A Perthshire hotel is losing £1,000 a day after the council refused to carry out roadworks at night, it has been claimed.
Donald Allan, who owns the 18-bedroom Bridge of Cally Hotel, says closing the route from 9am-4pm is costing him dear.
With work to resurface the road expected to take more than two weeks and with the closure including a bank holiday weekend, he estimates the final losses could reach £20,000.
To cope with the drop in revenue he is being forced to consider cutting staff hours.
The road has long been affected by an area of subsidence, with traffic flow controlled by lights.
Perth and Kinross Council said they supplied Mr Allan with “open for business” signage, a claim he refutes.
Mr Allan said: “They didn’t give me any signs.

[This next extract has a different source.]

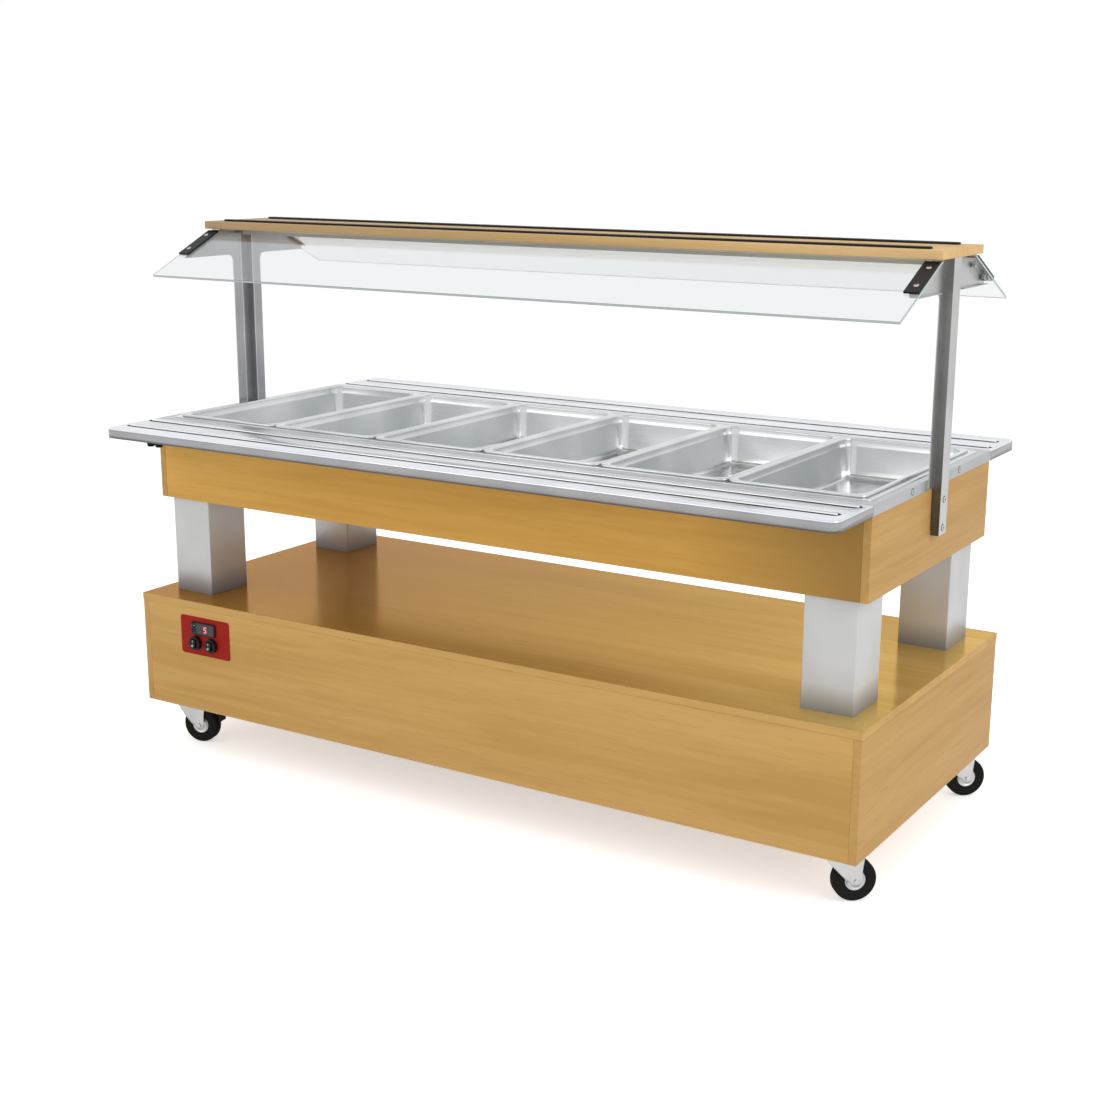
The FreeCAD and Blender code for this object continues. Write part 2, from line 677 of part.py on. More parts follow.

“On a sign up at Edradour it’s in tiny writing at the bottom, almost impossible to see, that Bridge of Cally is open.
“However, the signs at Kirkmichael don’t have that on them, neither do the ones on the A9 and at the foot of Blairgowrie.
“With the work they are doing, from 9am-4pm Monday to Friday, they are shutting the road either side of me. It basically stops all my business, so on my lunch business I am losing about £1,000 a day.
“They could do a night shift, 10pm-6pm say, but they’re not willing to do that they work during the prime time of my business period.”
“They’ve told me they won’t compensate me, it’s ‘just one of those things’.”
He added: “It’s causing me huge problems. For a small business like me to lose £1,000 a day over 14 days is a lot of money because I still have to employ the staff, who are local.
“The final nail in the coffin today was that they told me they are running behind time so they’ll be shutting the road this weekend.
“It’s a bank holiday weekend so that will hit me even harder. We are talking anywhere in the region of £14,000-£20,000 in lost revenue.
“At this moment in time I’m looking at cutting all the staff hours, which is local people who are going to be affected.
“I’m angry and disappointed because I pay rates and you’d expect the council would want to work with you and support you, not put you out of business.”
A spokeswoman for the council said: “There has been ongoing dialogue between Mr Allan and senior council officers to agree a way forward.
“Following conversations with local businesses and residents, work over this weekend will now go ahead with traffic passing in convoy rather than a full road closure.
“Working at night would be more problematic and would increase the risk of damage to utility cables which run alongside the areas of the road where drainage is being worked on.
“A broadband cable was damaged during these works on Thursday but was repaired within a few hours. This repair would have taken far longer if the road works were taking place at night.”